| Requirement |
Nothing outside the stretch should be returned: give exactly the lines from the line containing "const bounds = new" through the line containing "cad_parts[obj.name] = obj", including both.

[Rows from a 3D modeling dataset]
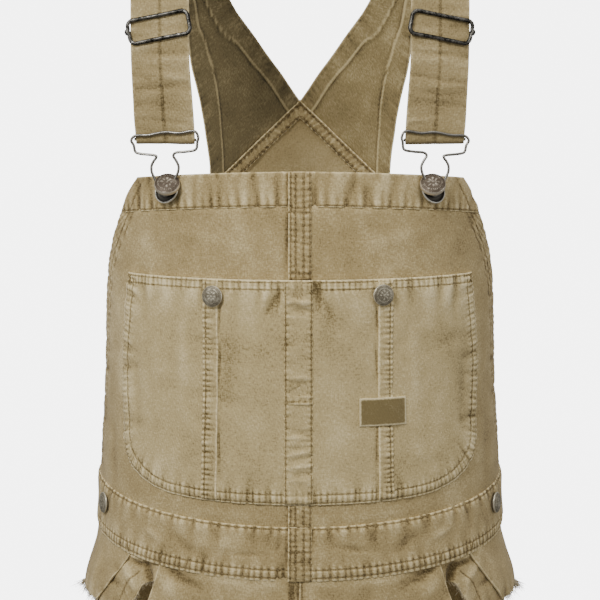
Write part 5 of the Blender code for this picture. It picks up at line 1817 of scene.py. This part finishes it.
def sew_straps(finish):
    """Each strap in one piece, with its selvedge edges, a stitched line down its middle and soft cross creases.
    """
    y, z, outer, inner, lean = strap_path(STRAP_SAMPLES)
    ahead = np.stack([np.gradient(y), np.gradient(z)], -1)
    ahead = ahead / np.linalg.norm(ahead, axis=-1, keepdims=True)
    run = np.concatenate([[0.0], np.cumsum(np.hypot(np.diff(y), np.diff(z)))])
    wide = STRAP_WIDTH
    step_down, step_across, *ruck = CLOTH_GRIDS["strap"]
    for name, side in SIDES:
        def surface(s, t, lift, side=side):
            rows = (y, z, outer, inner, lean, *ahead.T)
            read_at = [np.interp(t, run, values) for values in rows]
            at_y, at_z, at_outer, at_inner, at_lean, ahead_y, ahead_z = read_at
            share = s / wide
            out = STRAP_CLOTH + lift
            return np.stack([side * (at_inner + (at_outer - at_inner) * share),
                             at_y + ahead_z * out + at_lean * (share - 0.5), at_z - ahead_y * out], -1)

        t = np.linspace(0, run[-1], int(run[-1] / step_down))[:, None]
        s = wide * spacing(wide, step_across, 2.0, 2.0)[None, :] + 0 * t
        t = t + 0 * s
        if side < 0:
            s, t = s[:, ::-1], t[:, ::-1]
        first = even(np.array([[0.0, run[-1]], [0.0, 0.0]]), PATH_POINTS)
        second = even(np.array([[wide, 0.0], [wide, run[-1]]]), PATH_POINTS)
        centre = even(np.array([[0.5 * wide, 2.0], [0.5 * wide, run[-1] - 2]]), PATH_POINTS)
        sew("strap_cloth_" + name, ["strap_" + name], surface, s, t,
            [(first, "selvedge"), (second, "selvedge")], STRAP_CLOTH, finish["strap canvas"], "strap_canvas",
            ruck, lines=[centre], creases=strap_creases(side), held="folded", group="straps",
            seed=101 + side, puff=0.16)


def strap_creases(side):
    """Cross creases where the strap bends under the slider and above the buckle."""
    rng = np.random.default_rng(7 + side)
    return [(rng.uniform(4, 38), at, rng.uniform(-10, 10), rng.uniform(14, 34), rng.uniform(1.0, 2.8),
             rng.uniform(-0.9, 1.0)) for at in np.arange(60.0, 250.0, 4.0)]


LIGHTS = (
    # name, place, size, power
    ("key", (-1.0, -1.8, 1.3), 0.7, 50.0),
    ("left", (-2.1, -0.9, 0.1), 1.2, 8.0),
    ("right", (2.1, -1.0, 0.2), 1.4, 15.0),
    ("top", (0.3, -0.5, 2.0), 1.0, 16.0),
)
WORLD_STRENGTH = (0.22, 0.50)
CAMERA_PLACE = (0.0, -1.84896, -0.09373)
CAMERA_DROP = 7.0
CAMERA_LENS = 145.83
SENSOR_WIDTH = 36.0
LIGHT_AIM = (0, 0, -0.36)


def camera_and_light():
    """The photograph's angle and framing, soft light from the front and above, and a white world, brighter
    above.
    """
    data = bpy.data.cameras.new("camera")
    data.lens, data.sensor_width = CAMERA_LENS, SENSOR_WIDTH
    data.clip_start, data.clip_end = 0.05, 50.0
    camera = bpy.data.objects.new("camera", data)
    bpy.context.scene.collection.objects.link(camera)
    camera.location = CAMERA_PLACE
    camera.rotation_euler = (math.radians(90 - CAMERA_DROP), 0.0, 0.0)
    bpy.context.scene.camera = camera
    for name, where, size, power in LIGHTS:
        lamp = bpy.data.lights.new(name, "AREA")
        lamp.shape, lamp.size, lamp.energy = "SQUARE", size, power
        item = bpy.data.objects.new(name, lamp)
        item.location = where
        item.rotation_euler = (Vector(LIGHT_AIM) - Vector(where)).to_track_quat("-Z", "Y").to_euler()
        bpy.context.scene.collection.objects.link(item)
    world = bpy.data.worlds.new("world")
    world.use_nodes = True
    tree = world.node_tree
    towards = put(tree, "ShaderNodeTexCoord").outputs["Generated"]
    upwards = put(tree, "ShaderNodeSeparateXYZ", {0: towards}).outputs["Z"]
    strength = ranged(tree, upwards, -0.7, 0.8, *WORLD_STRENGTH)
    background = tree.nodes["Background"]
    background.inputs["Color"].default_value = (1.0, 1.0, 1.0, 1.0)
    tree.links.new(strength, background.inputs["Strength"])
    bpy.context.scene.world = world


FLOOR_LEVEL = -1.02
FLOOR_FRONT = -4.0
BEND_START = 2.2
BEND_RADIUS = 1.2
WALL_TOP = 4.0
HALF_SPAN = 5.0
SWEEP_SHADE = (0.92, 0.92, 0.92, 1.0)
SWEEP_GLOW = 5.0


def pale_sweep():
    """A pale floor that curves up behind into a wall: a profile of floor, arc and wall drawn out sideways."""
    bend = np.linspace(0, math.pi / 2, 13)
    y = np.concatenate([[FLOOR_FRONT], BEND_START + BEND_RADIUS * np.sin(bend), [BEND_START + BEND_RADIUS]])
    z = np.concatenate([[0.0], BEND_RADIUS * (1 - np.cos(bend)), [WALL_TOP]]) + FLOOR_LEVEL
    x = np.array([-HALF_SPAN, HALF_SPAN])
    points = np.stack(np.broadcast_arrays(x[None, :], y[:, None], z[:, None]), -1).reshape(-1, 3)
    index = np.arange(len(y) * 2).reshape(len(y), 2)
    quads = np.stack([index[:-1, 0], index[:-1, 1], index[1:, 1], index[1:, 0]], -1)
    material = bpy.data.materials.new("pale sweep")
    material.use_nodes = True
    shader = material.node_tree.nodes["Principled BSDF"]
    shader.inputs["Base Color"].default_value = SWEEP_SHADE
    shader.inputs["Roughness"].default_value = 0.9
    shader.inputs["Emission Color"].default_value = (1.0, 1.0, 1.0, 1.0)
    shader.inputs["Emission Strength"].default_value = SWEEP_GLOW
    item = mesh_item("sweep", points / MM, quads, material)
    item.visible_diffuse = False
    item.visible_glossy = False


def dress():
    """All finishes and pieces."""
    canvas, metal = washed_canvas(), aged_metal()
    finish = {}
    for name, (cloth, worn, deep, mottle) in CLOTHS.items():
        shades = {"Cloth": shade_of(*cloth), "Worn": shade_of(*worn), "Deep": shade_of(*deep),
                  "Mottle": mottle}
        finish[name] = finish_material(name, canvas, shades, 0.55, 0.0004, Sheen_Weight=0.10)
    for name, (dark, bright, rub, bare) in METALS.items():
        shades = {"Dark": shade_of(*dark), "Bright": shade_of(*bright), "Rub": rub}
        finish[name] = finish_material(name, metal, shades, 0.35, 0.0003, Metallic=bare)
    sew_bib(finish)
    sew_pocket(finish)
    sew_waist(finish)
    sew_hips(finish)
    sew_back(finish)
    sew_wings(finish)
    sew_straps(finish)
    for group, rows in stitch_rows.items():
        stitch_mesh("stitches_" + group, rows, finish["thread"])
    make_sliders(finish)
    make_buckles(finish)
    make_buttons(finish)


pale_sweep()
camera_and_light()
dress()
bpy.context.view_layer.update()
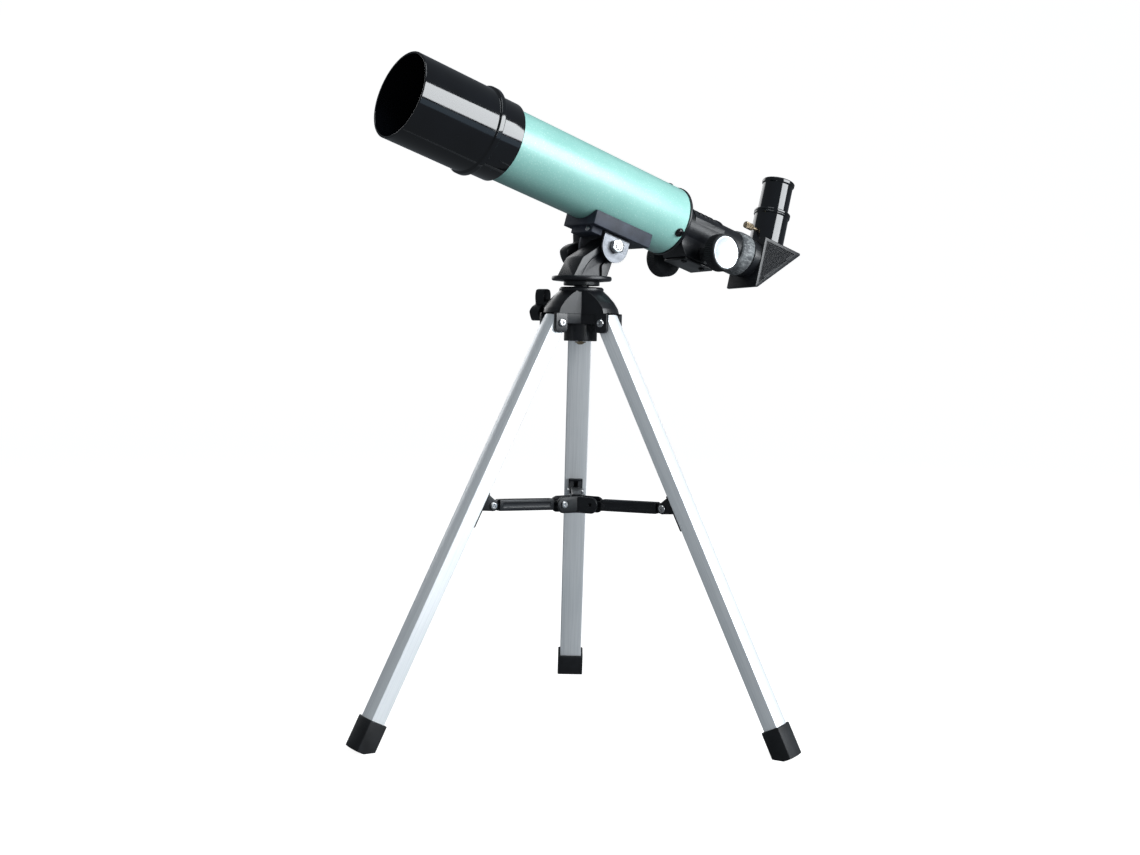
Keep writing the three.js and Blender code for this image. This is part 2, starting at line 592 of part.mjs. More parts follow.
function drawtubeCollar() {
  const [front, rear] = DRAW.collar;
  const r = DRAW.collarR;
  const bore = DRAW.r + GAP;
  const outline = [
    [front, bore], [front, r - 1.6], [front + 1.2, r - 0.6], [front + 5, r], [rear - 1.5, r], [rear, r - 1.5], [rear, bore],
  ];
  return piece('drawtube_collar', turned('x', outline, 28), 'scuffed');
}

function focusShaft() {
  const { s, h } = FOCUS_AXIS;
  const geometry = join(
    rod('y', 2.5, -38, 38, [s, 0, h], 10),
    rod('y', PINION.r, -5, 5, [s, 0, h], 10),
  );
  return piece('focus_shaft', geometry, 'steel');
}

function focusKnob(name, side) {
  const { r, face, inner, discR, hub } = KNOB;
  const body = turned('z', [
    [15, 0], [15, hub], [inner - 1, hub], [inner, r - 3], [inner + 1, r - 0.4], [inner + 2, r],
    [face - 0.8, r], [face, r - 0.8], [face, discR + 0.2], [face - 1.2, discR + 0.2], [face - 1.2, 0],
  ], 26);
  const geometry = cut(body, rod('z', 2.5 + GAP, 0, 38.4, [0, 0, 0], 10));
  const mesh = piece(name, geometry.rotateX(side * -90 * DEG), 'rubber');
  mesh.position.set(FOCUS_AXIS.s, 0, FOCUS_AXIS.h);
  return mesh;
}

function knobDisc(name, side) {
  const back = KNOB.face - 1.2 + GAP;
  const disc = turned('z', [[back, 0], [back, KNOB.discR - 0.2], [KNOB.face - 0.3, KNOB.discR - 0.2],
    [KNOB.face, KNOB.discR - 0.6], [KNOB.face, 0]], 26);
  const mesh = piece(name, disc.rotateX(side * -90 * DEG), 'silver');
  mesh.position.set(FOCUS_AXIS.s, 0, FOCUS_AXIS.h);
  return mesh;
}

// ---------------------------------------------------------------- diagonal and eyepiece
function diagonalHousing() {
  const { front, top, rear, bottom, half, nose, noseFront } = DIAGONAL;
  const side = [[front, top], [front, bottom], [front + 2.6, bottom], [rear, top - 1.9], [rear, top]];
  const wedge = plateXZ(side, -half, half);
  const collar = rod('x', 17.2, 181, front + 1, [0, 0, 0], 26);
  const barrel = rod('x', nose, noseFront, front + 1, [0, 0, 0], 26);
  const panel = [[front + 3, top - 3], [front + 3, bottom + 4.2], [rear - 7, top - 3]];
  const cuts = [
    plateXZ([[191.1, 15.9], [191.1, -16.5], [223.5, 15.9]], -13.9, 13.9),
    rod('x', nose - 1.1, 150, 193, [0, 0, 0], 22),
    rod('z', 11, 10, 30, [EYE_S, 0, 0], 22),
    plateXZ(panel, half - 0.9, half + 2),
    plateXZ(panel, -half - 2, -half + 0.9),
  ];
  return piece('diagonal_housing', cut(join(wedge, collar, barrel), ...cuts), 'satinBlack');
}

function diagonalPrism() {
  const corner = EYE_S - 15.5;
  return piece('diagonal_prism', plateXZ([[corner, 15.5], [corner, -15.5], [EYE_S + 15.5, 15.5]], -13.5, 13.5), 'glass');
}

function eyepieceHolder() {
  const { bottom, top, r, bead, bore } = HOLDER;
  const tube = turned('z', [
    [bottom, bore], [bottom, r], [top - 4.4, r], [top - 4, bead - 0.2], [top - 0.8, bead], [top, bead - 0.5], [top, bore],
  ], 28).translate(EYE_S, 0, 0);
  const hole = rod('x', 1.4 + GAP, -25, 0, [EYE_S, 0, THUMB.h], 8);
  return piece('eyepiece_holder', cut(tube, hole), 'glossBlack');
}

function eyepieceThumbscrew() {
  const geometry = join(
    rod('x', 1.4, -THUMB.head - 1, -THUMB.tip, [EYE_S, 0, THUMB.h], 8),
    rod('x', 3, -THUMB.end, -THUMB.head, [EYE_S, 0, THUMB.h], 16),
  );
  return piece('eyepiece_thumbscrew', geometry, 'brass');
}

function eyepieceBody() {
  const { bottom, shoulder, top, r, rim, barrel, hollow } = EYEPIECE;
  return piece('eyepiece_body', turned('z', [
    [bottom, hollow], [bottom, barrel], [shoulder, barrel], [shoulder, r], [top - 4.2, r], [top - 3.2, rim - 0.2],
    [top - 0.8, rim], [top, rim - 0.8], [top, 8.4], [top - 3.4, 7.4], [top - 3.4, hollow],
  ], 26).translate(EYE_S, 0, 0), 'glossBlack');
}

function eyepieceLens() {
  const seat = EYEPIECE.top - 3.4 - GAP;
  return piece('eyepiece_lens', turned('z', [
    [seat - 4.5, 0], [seat - 4.5, 10.2], [seat - 1.6, 10.2], [seat - 0.5, 6], [seat, 0],
  ], 18).translate(EYE_S, 0, 0), 'glass');
}

// ---------------------------------------------------------------- assembly
const optics = new THREE.Group();
optics.rotation.x = TUBE_ROLL * DEG;
optics.add(
  mainTube(), ...tubeScrews(), objectiveCell(), objectiveLens(), lensRetainingRing(), dewShield(),
  focuserBody(), pinionCover(), ...COVER_SCREWS.map(pinionCoverScrew), drawtube(), drawtubeCollar(),
  focusShaft(), focusKnob('focus_knob_left', -1), focusKnob('focus_knob_right', 1),
  knobDisc('knob_disc_left', -1), knobDisc('knob_disc_right', 1),
  diagonalHousing(), diagonalPrism(), eyepieceHolder(), eyepieceThumbscrew(), eyepieceBody(), eyepieceLens(),
);

const telescope = new THREE.Group();
telescope.position.z = AXIS_Z;
telescope.rotation.y = ELEVATION * DEG;
telescope.add(tiltBracket(), tubeSaddle(), saddleScrew(), tiltBolt(), tiltNut(), tiltClampKnob(), optics);

const head = new THREE.Group();
head.rotation.z = REAR_AZIMUTH * DEG;
head.add(panHead(), panPivotScrew(), telescope);

const model = new THREE.Group();
model.add(tripodHub(), panLockKnob(), spreaderSpider(), ...LEG_AZIMUTHS.map(legAssembly), head);

const bounds = new THREE.Box3().setFromObject(model, true);
const centre = bounds.getCenter(new THREE.Vector3());
model.position.set(-centre.x, -centre.y, -bounds.min.z);

const group = new THREE.Group();
group.add(model);

export default group;
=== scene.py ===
# Fine visual model of a 50 mm beginner's refractor telescope on its folding table-top tripod.
import json
import math

import bmesh
import bpy
from mathutils import Matrix, Vector

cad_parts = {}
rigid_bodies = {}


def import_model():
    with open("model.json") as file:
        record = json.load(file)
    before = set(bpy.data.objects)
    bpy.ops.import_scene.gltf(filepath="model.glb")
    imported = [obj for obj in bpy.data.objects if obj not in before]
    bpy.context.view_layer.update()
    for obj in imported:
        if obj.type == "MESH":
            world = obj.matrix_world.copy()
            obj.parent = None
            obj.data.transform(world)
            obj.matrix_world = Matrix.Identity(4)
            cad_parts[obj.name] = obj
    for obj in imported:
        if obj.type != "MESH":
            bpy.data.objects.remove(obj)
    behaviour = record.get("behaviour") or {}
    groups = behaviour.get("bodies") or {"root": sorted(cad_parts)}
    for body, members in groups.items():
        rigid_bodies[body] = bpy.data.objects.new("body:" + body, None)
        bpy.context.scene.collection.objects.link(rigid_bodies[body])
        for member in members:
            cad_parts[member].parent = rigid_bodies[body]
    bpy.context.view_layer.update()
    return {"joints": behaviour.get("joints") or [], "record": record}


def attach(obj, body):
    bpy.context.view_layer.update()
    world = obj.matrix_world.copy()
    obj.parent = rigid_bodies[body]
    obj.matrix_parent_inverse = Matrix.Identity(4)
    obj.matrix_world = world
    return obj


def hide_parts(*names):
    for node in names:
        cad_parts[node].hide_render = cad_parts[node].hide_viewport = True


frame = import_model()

MM = 0.001

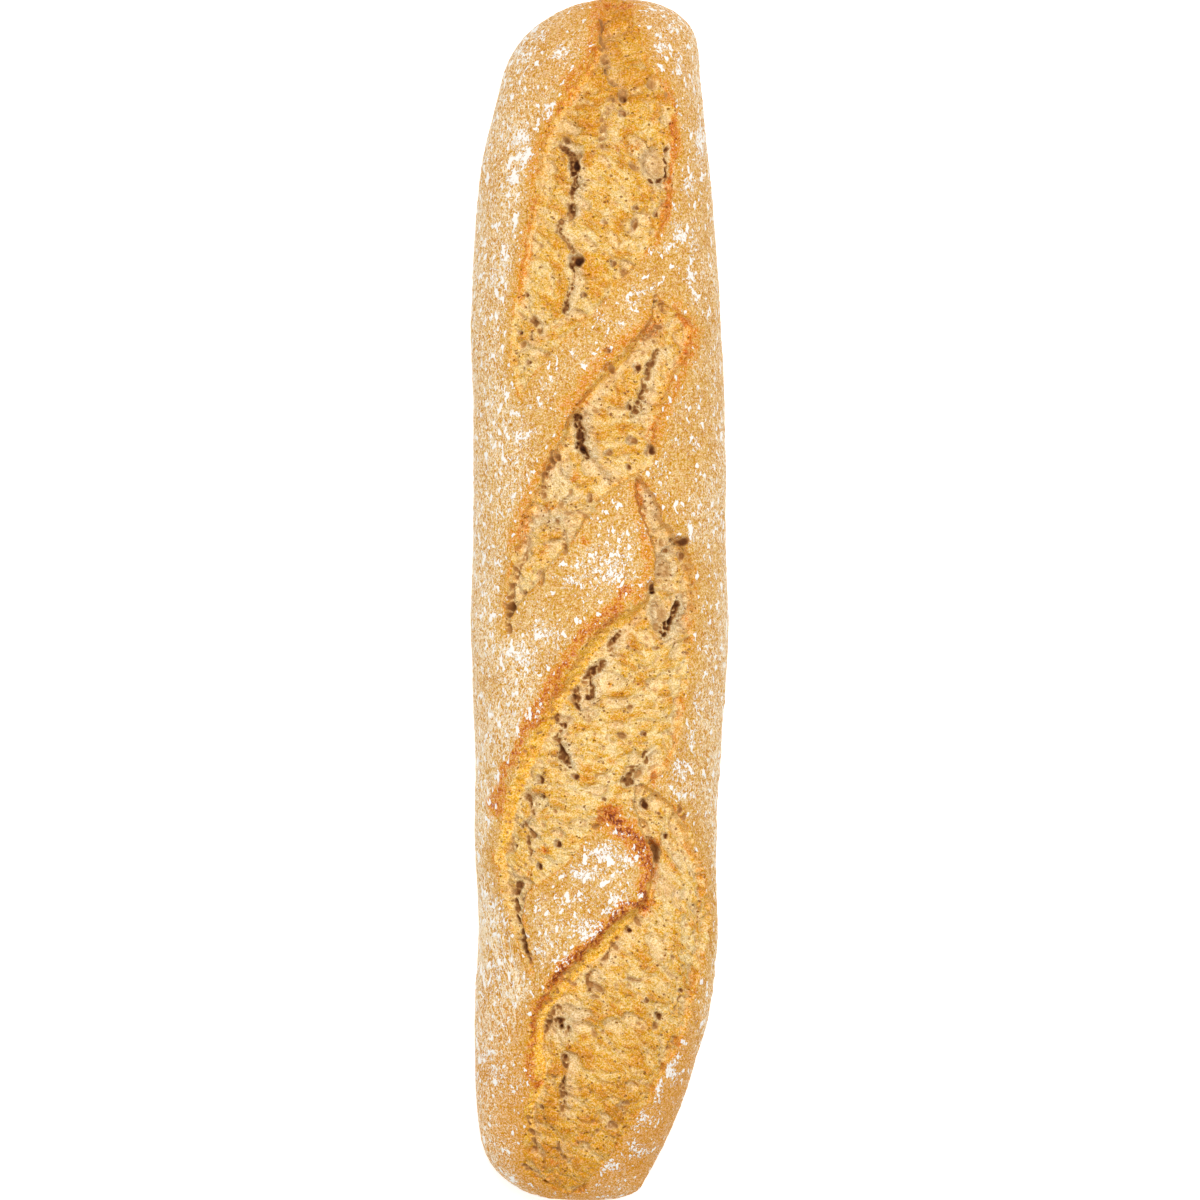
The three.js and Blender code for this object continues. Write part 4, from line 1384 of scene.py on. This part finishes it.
def grained(shading, colour):
    """The colour with a crisp grain, its dark specks deeper in colour than its light ones."""
    grain = shading.noise(0.55, detail=2, roughness=0.6)
    inputs = {
        "Saturation": shading.span(grain, 0.34, 0.66, 1.25, 0.85),
        "Value": shading.span(grain, 0.34, 0.66, 0.8, 1.16),
        "Color": colour,
    }
    return shading.node("ShaderNodeHueSaturation", inputs).outputs["Color"]


def loaf_colour(shading, toast, torn, pores, dust_and_light, flakes):
    sunken_shade = shading.attribute("sunken_shade")
    # Painted shade in the crust's creases.
    crust = shading.tint(sunken_shade, 0.6, crust_colour(shading, toast), rgb(190, 122, 52))
    # Fine flour dust, with painted light on the steep flanks.
    crust = shading.tint(dust_and_light, 0.8, crust, rgb(250, 232, 200))
    underside = shading.mix(shading.noise(5), rgb(206, 150, 88), rgb(230, 194, 140))
    crust = shading.mix(shading.attribute("underside"), crust, underside)
    # Painted shade in the crumb's pits.
    crumb_pit_shade = shading.span(sunken_shade, 0.3, 1.1, 0.0, 0.42)
    crumb = shading.mix(crumb_pit_shade, crumb_colour(shading, toast), rgb(168, 106, 38))
    # Painted shade in the fine pores.
    crumb = shading.tint(pores, 0.8, crumb, rgb(142, 80, 28))
    colour = grained(shading, shading.mix(torn, crust, crumb))
    loose = shading.math("MULTIPLY", flakes, shading.math("SUBTRACT", 1.0, torn))
    colour = shading.mix(loose, colour, rgb(253, 247, 238))
    # Painted shade in the cracks, holes, pores and pits: brown to nearly black the deeper they sink.
    rough_shade = shading.total((shading.attribute("cavity_shade"), 1.0), (shading.noise(0.8, detail=2), 0.3))
    depth = shading.math("SUBTRACT", rough_shade, 0.15)
    stops = [
        (0.15, rgb(216, 180, 120)),
        (0.45, rgb(184, 134, 76)),
        (0.75, rgb(126, 76, 36)),
        (1.0, rgb(62, 30, 12)),
    ]
    return shading.mix(shading.span(depth, 0.15, 0.4), colour, shading.ramp(depth, stops))


def loaf_bump(shading, torn, pores, flakes):
    """Relief finer than the mesh: the crust's grain, the crumb's threads and pores, and flour's edges."""
    skin = shading.noise(0.7, (1, 1.5, 1), detail=3, roughness=0.65)
    threads = shading.fibre_noise(0.8, 3.0, detail=4, roughness=0.7)
    crumb = shading.total((threads, 1.4), (pores, -1.0))
    crust = shading.total((skin, 0.8), (flakes, 0.4))
    height = shading.blended(torn, crust, crumb)
    inputs = {"Height": height, "Strength": 0.8, "Distance": 0.3 * MM}
    return shading.node("ShaderNodeBump", inputs).outputs["Normal"]


def loaf_material():
    shading = Shading("crust_and_crumb")
    toast = shading.attribute("toast")
    fringe = shading.total((shading.attribute("edge"), 1.0), (shading.noise(0.9, detail=3), 1.2))
    torn = shading.span(fringe, 0.5, 0.85)
    pores = pore_mask(shading)
    dust_and_light, flakes = flour_masks(shading)
    shader = shading.shader
    shading.feed(shader.inputs["Base Color"], loaf_colour(shading, toast, torn, pores, dust_and_light, flakes))
    shading.feed(shader.inputs["Roughness"], shading.span(toast, 0.3, 1.0, 0.9, 0.6))
    shading.feed(shader.inputs["Normal"], loaf_bump(shading, torn, pores, flakes))
    shader.inputs["Specular IOR Level"].default_value = 0.2
    return shading.material


# ---- Stage ----
FLOOR_SIZE = 6.0
FLOOR_GLOW = 0.5  # the stage is lit from inside, which keeps shadows on it faint
LENS = 300.0  # long, so that the loaf's crown and its outline are seen at one scale
SENSOR = 36.0
VIEW_HEIGHT = LENGTH * MM  # the photograph's height at the loaf's widest level
KEY_PLACE = (0.2, 0.35, 1.7)
KEY_SIZE = 1.0
KEY_POWER = 21.4
FILL_PLACE = (-0.8, -0.4, 1.6)
FILL_SIZE = 1.2
FILL_POWER = 5.0
WORLD_STRENGTH = 0.35


def make_floor():
    bpy.ops.mesh.primitive_plane_add(size=FLOOR_SIZE)
    floor = bpy.context.object
    floor.name = "floor"
    shading = Shading("floor_white")
    shading.shader.inputs["Base Color"].default_value = rgb(245, 245, 245)
    shading.shader.inputs["Roughness"].default_value = 0.9
    shading.shader.inputs["Emission Color"].default_value = (1, 1, 1, 1)
    shading.shader.inputs["Emission Strength"].default_value = FLOOR_GLOW
    floor.data.materials.append(shading.material)


def make_light(name, place, size, power):
    light = bpy.data.lights.new(name, "AREA")
    light.shape = "DISK"
    light.size = size
    light.energy = power
    lamp = bpy.data.objects.new(name, light)
    lamp.location = place
    lamp.rotation_euler = (-Vector(place)).to_track_quat("-Z", "Y").to_euler()
    bpy.context.scene.collection.objects.link(lamp)


def make_world():
    world = bpy.data.worlds.new("studio")
    world.use_nodes = True
    background = world.node_tree.nodes["Background"]
    background.inputs["Color"].default_value = (1, 1, 1, 1)
    background.inputs["Strength"].default_value = WORLD_STRENGTH
    bpy.context.scene.world = world


def make_camera():
    """Straight above the loaf, with the photograph's top edge towards +y."""
    camera = bpy.data.cameras.new("camera")
    camera.lens = LENS
    camera.sensor_width = SENSOR
    distance = VIEW_HEIGHT * LENS / SENSOR
    camera.clip_end = distance * 3
    rig = bpy.data.objects.new("camera", camera)
    rig.location = (0, 0, GIRTH_LEVEL * MM + distance)
    bpy.context.scene.collection.objects.link(rig)
    bpy.context.scene.camera = rig


def main():
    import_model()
    make_loaf(loaf_material())
    make_floor()
    make_world()
    make_light("key", KEY_PLACE, KEY_SIZE, KEY_POWER)
    make_light("fill", FILL_PLACE, FILL_SIZE, FILL_POWER)
    make_camera()
    bpy.context.scene.view_settings.view_transform = "Standard"


main()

| Full response |
const bounds = new THREE.Box3().setFromObject(model, true);
const centre = bounds.getCenter(new THREE.Vector3());
model.position.set(-centre.x, -centre.y, -bounds.min.z);

const group = new THREE.Group();
group.add(model);

export default group;
=== scene.py ===
# Fine visual model of a 50 mm beginner's refractor telescope on its folding table-top tripod.
import json
import math

import bmesh
import bpy
from mathutils import Matrix, Vector

cad_parts = {}
rigid_bodies = {}


def import_model():
    with open("model.json") as file:
        record = json.load(file)
    before = set(bpy.data.objects)
    bpy.ops.import_scene.gltf(filepath="model.glb")
    imported = [obj for obj in bpy.data.objects if obj not in before]
    bpy.context.view_layer.update()
    for obj in imported:
        if obj.type == "MESH":
            world = obj.matrix_world.copy()
            obj.parent = None
            obj.data.transform(world)
            obj.matrix_world = Matrix.Identity(4)
            cad_parts[obj.name] = obj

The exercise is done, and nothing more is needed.